About a third of adults in the Greater Los Angeles Area consider themselves Catholic Christians—the largest of any single religious denomination in Los Angeles (according to Pew). I suspect that this is correlated to the high number of Angelinos of Mexican, Central, or South American heritage. Because there are so many Christians in Los Angeles (and the United States), I often think about how Christianity relates to Stoicism and how we can use Christian holidays as opportunities to practice Stoicism. I’m particularly fond of Catholic Christianity because of their tradition of philosophy going all the way back to the “Apostolic Church Fathers” (Clement, Ignatius, Polycarp) who had to argue philosophically for Christian doctrine at the same time that Epicureanism and Stoicism was popular in the Roman Empire. I myself am not Catholic or even Christian (though I was raised in a Presbyterian church and was the son of the pastor there), but I have always admired those early theologians who pulled out all the stops to argue for their religious beliefs—trying to apply the standards of reason to explore the limits of human understanding.

The week prior to and including Easter Sunday—the last week of Lent—is known as “Holy Week” or “Passion Week.” It starts on Palm Sunday which commemorates when Jesus returned to Jerusalem with applause and palm fronds. It includes Maundy Thursday which commemorates when Jesus had his ‘last supper’ with his disciples, washed their feet, and gave them a new commandment (mandatum) to love one another. The second act of the story—so to speak—culminates in Good Friday (‘good’ as in ‘holy’) when Jesus is tortured, humiliated, and crucified. He is still dead throughout Holy Saturday but uses it as an opportunity to bring the good news to folks in ‘hell’ (hadês/infernus) and make sure everyone gets a chance at redemption. Finally, he comes back to Earth on Sunday and hangs out with everyone for over a month and recruits folks (like Paul) to continue the movement. Those parts of the New Testament that relate the story of Jesus during this week are known as “passion narratives” because they speak to the “passion” of Jesus throughout this week: his delight on Palm Sunday, his anger at the money-changers in the Jewish temple, his fear when facing arrest, and his distress while enduring flagellation and crucifixion.

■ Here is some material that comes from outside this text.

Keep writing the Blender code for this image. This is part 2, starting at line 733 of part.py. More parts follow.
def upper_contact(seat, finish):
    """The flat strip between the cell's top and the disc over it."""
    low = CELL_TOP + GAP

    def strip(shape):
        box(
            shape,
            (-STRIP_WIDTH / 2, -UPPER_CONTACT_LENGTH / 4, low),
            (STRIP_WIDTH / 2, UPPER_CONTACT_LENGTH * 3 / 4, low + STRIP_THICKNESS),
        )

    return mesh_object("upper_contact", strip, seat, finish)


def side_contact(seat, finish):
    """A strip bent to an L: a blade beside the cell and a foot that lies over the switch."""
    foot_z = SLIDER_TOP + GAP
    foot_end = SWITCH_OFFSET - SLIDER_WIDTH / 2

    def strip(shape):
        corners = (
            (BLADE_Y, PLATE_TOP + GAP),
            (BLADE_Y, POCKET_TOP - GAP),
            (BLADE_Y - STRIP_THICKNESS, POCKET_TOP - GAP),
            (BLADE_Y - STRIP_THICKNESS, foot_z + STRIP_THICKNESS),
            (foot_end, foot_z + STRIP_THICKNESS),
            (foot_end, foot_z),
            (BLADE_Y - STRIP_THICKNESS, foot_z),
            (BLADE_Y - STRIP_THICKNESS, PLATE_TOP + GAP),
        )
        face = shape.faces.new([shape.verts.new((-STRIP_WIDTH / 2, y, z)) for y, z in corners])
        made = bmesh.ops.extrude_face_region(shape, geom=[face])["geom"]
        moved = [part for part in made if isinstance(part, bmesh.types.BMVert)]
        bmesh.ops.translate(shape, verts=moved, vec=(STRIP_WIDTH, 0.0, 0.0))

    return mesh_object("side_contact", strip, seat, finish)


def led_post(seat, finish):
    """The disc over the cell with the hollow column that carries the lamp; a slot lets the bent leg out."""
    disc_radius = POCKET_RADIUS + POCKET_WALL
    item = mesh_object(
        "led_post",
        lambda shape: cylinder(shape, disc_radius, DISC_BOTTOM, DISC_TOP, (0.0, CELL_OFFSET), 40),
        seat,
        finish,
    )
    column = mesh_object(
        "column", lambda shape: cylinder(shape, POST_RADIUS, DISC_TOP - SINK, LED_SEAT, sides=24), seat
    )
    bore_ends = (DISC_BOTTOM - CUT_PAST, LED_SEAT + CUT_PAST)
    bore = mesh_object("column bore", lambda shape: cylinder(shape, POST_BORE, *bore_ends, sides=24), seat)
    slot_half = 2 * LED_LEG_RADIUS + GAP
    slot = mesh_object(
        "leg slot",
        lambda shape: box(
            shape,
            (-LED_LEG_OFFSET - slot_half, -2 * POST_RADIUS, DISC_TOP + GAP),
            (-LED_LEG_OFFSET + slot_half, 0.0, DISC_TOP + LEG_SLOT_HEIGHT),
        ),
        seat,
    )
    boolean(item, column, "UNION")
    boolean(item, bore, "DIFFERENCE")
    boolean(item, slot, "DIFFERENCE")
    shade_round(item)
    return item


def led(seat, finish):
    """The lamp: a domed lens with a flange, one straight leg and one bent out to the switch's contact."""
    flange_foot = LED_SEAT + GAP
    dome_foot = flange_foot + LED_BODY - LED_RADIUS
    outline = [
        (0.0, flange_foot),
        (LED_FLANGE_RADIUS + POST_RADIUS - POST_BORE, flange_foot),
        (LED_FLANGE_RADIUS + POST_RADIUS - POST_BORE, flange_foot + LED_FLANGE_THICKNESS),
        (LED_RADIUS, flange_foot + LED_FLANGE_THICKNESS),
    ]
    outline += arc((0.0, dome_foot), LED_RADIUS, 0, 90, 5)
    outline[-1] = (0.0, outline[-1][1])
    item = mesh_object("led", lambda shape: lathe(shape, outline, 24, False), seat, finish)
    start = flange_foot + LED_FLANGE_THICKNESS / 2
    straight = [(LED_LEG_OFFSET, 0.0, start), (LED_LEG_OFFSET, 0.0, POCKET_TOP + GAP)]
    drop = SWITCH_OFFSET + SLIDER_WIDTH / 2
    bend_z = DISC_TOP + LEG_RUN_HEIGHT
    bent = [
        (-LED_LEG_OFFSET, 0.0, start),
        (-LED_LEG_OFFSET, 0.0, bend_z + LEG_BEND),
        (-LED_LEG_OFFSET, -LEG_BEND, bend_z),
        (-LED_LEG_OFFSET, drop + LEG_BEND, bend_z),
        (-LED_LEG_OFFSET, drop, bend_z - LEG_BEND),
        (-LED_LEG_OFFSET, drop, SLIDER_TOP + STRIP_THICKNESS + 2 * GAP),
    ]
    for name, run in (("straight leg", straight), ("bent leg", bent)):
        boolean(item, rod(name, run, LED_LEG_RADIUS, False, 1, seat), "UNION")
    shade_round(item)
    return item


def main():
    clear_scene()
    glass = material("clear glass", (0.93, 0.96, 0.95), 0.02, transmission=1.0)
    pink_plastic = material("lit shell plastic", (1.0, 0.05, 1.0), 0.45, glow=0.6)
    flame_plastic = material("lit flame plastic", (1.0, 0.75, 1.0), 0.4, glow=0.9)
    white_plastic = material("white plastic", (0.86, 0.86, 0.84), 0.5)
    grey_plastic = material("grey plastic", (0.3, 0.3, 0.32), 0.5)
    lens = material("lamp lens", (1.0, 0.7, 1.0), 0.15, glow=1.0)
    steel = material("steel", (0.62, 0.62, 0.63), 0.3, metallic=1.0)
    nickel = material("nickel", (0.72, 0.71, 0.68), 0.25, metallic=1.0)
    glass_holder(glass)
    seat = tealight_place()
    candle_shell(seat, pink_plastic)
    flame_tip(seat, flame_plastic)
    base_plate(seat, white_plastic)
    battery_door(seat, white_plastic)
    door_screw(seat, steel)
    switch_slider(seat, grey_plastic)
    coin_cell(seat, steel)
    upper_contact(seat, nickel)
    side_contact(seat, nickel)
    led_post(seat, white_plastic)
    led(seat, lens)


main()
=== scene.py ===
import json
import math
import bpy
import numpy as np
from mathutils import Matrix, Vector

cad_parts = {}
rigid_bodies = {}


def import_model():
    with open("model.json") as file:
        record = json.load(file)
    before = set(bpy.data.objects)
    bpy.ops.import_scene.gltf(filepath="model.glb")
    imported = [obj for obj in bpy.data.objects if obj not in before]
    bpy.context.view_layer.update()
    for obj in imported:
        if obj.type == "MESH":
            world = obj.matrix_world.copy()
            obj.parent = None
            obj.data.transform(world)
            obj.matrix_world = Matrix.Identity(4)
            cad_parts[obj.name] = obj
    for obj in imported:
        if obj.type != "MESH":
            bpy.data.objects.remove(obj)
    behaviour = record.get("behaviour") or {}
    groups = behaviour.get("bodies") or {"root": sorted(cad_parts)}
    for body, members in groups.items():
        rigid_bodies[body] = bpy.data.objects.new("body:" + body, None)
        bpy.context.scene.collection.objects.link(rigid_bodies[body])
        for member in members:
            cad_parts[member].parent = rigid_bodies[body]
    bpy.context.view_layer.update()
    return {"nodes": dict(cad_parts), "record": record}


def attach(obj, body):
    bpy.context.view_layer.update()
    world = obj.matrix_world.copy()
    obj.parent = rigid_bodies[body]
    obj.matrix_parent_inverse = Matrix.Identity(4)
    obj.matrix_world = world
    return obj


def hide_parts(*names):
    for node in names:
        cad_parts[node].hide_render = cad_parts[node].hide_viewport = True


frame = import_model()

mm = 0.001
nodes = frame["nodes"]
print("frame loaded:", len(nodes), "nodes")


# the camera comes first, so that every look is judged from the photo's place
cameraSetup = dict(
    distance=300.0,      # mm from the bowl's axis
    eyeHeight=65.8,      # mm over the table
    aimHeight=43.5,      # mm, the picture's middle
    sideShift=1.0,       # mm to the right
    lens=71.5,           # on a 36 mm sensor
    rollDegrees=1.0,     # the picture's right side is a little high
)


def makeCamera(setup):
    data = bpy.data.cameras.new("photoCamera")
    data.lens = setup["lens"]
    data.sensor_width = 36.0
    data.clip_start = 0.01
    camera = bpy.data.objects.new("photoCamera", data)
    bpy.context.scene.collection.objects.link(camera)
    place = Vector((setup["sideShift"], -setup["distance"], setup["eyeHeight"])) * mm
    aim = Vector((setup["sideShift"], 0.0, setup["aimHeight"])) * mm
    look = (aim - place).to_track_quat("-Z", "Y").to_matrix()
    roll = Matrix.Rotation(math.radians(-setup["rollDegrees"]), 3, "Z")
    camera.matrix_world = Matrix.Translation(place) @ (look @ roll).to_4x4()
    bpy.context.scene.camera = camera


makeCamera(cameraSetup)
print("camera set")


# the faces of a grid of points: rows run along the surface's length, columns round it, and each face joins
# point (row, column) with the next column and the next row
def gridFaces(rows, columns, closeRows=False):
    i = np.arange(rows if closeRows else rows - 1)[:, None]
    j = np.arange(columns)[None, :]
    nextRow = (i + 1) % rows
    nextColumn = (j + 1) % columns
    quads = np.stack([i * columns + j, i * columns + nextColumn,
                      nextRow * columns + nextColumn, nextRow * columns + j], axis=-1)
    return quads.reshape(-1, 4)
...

If I was a Christian, I would be concerned that Jesus is experiencing those “passions” or unhealthy emotions that are products of errors in reasoning: distress (lupê), fear (phobos), and anger (orgê) in particular. The Greek-speaking Stoics called these pathê (sing. pathos) and the Latin-speaking Stoics called them passiones (sing. passio)—the same words that Greek and Latin-speaking Christians used for the affects that Jesus experiences. Uh Oh… If he actually experiences such “passions,” then Stoics would assess Jesus as flawed and certainly not someone to admire—he is irrational and prone to sin. The early Church Fathers were a bit concerned about this too. As Margaret Graver explains towards the end of Ch. 4 of her book Stoicism and Emotion (2007), the early Christian apologists agreed with the Stoics that “ordinary human emotions, grief and fear as well as anger, always imply some moral error, so that no emotion can be attributed to the deity or to any virtuous human” (102?). How did they explain what was going on during ‘passion week’?

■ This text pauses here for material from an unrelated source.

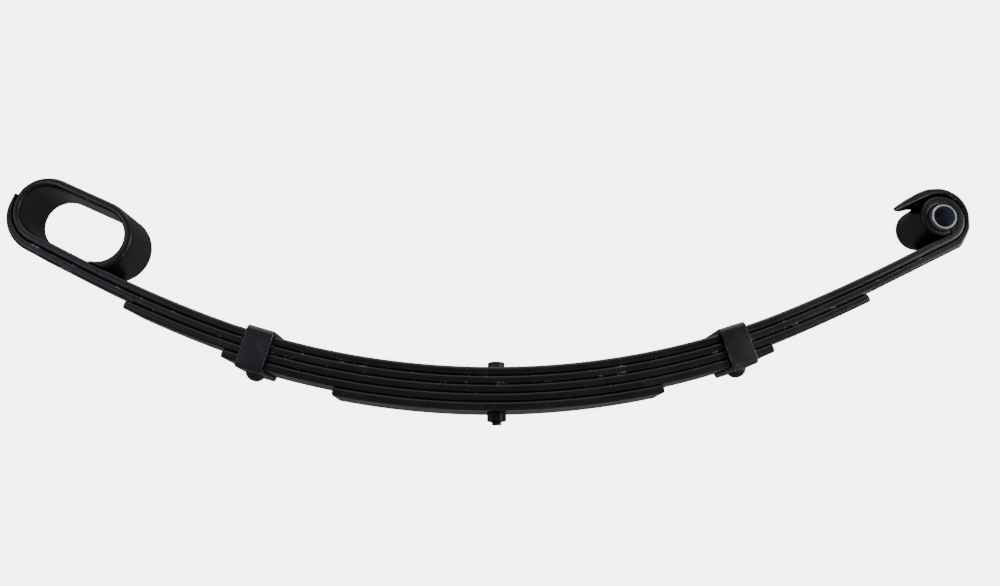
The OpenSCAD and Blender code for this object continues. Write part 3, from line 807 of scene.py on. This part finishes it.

It seems like Origen of Alexandria (late 2nd, early 3rd century) presented the core argument by drawing from a very important Stoic concept: the pre-emotion (propatheia/propassio). They key is to view the affects of Jesus not as not full blown emotions, but pre-emotions. The former is the result of one’s voluntary assent to a particular evaluation of one’s circumstances. The latter are involuntary reactions prompted by one’s bodily nature. This works perfectly in the case of Jesus considering that the Catholic-Orthodox conception of Christ is of two natures (phuseis) in one entity or person (hypostasis). Having a divine nature implies that Jesus is fully rational, yet having an embodied human nature implies that Jesus is prone to the pre-emotions that all humans are prone to. Seneca is never short of examples of these: experiencing a recoil or contracting at something gruesome; having one’s hair rise or getting vertigo at something awesome; blushing, growing pale, or trembling at the sight of danger; grimacing at the poor fortune of others; tearing up at the sadness of others (On Anger 2.2.1–2.3.3 as cited by Graver, pp. 95-6)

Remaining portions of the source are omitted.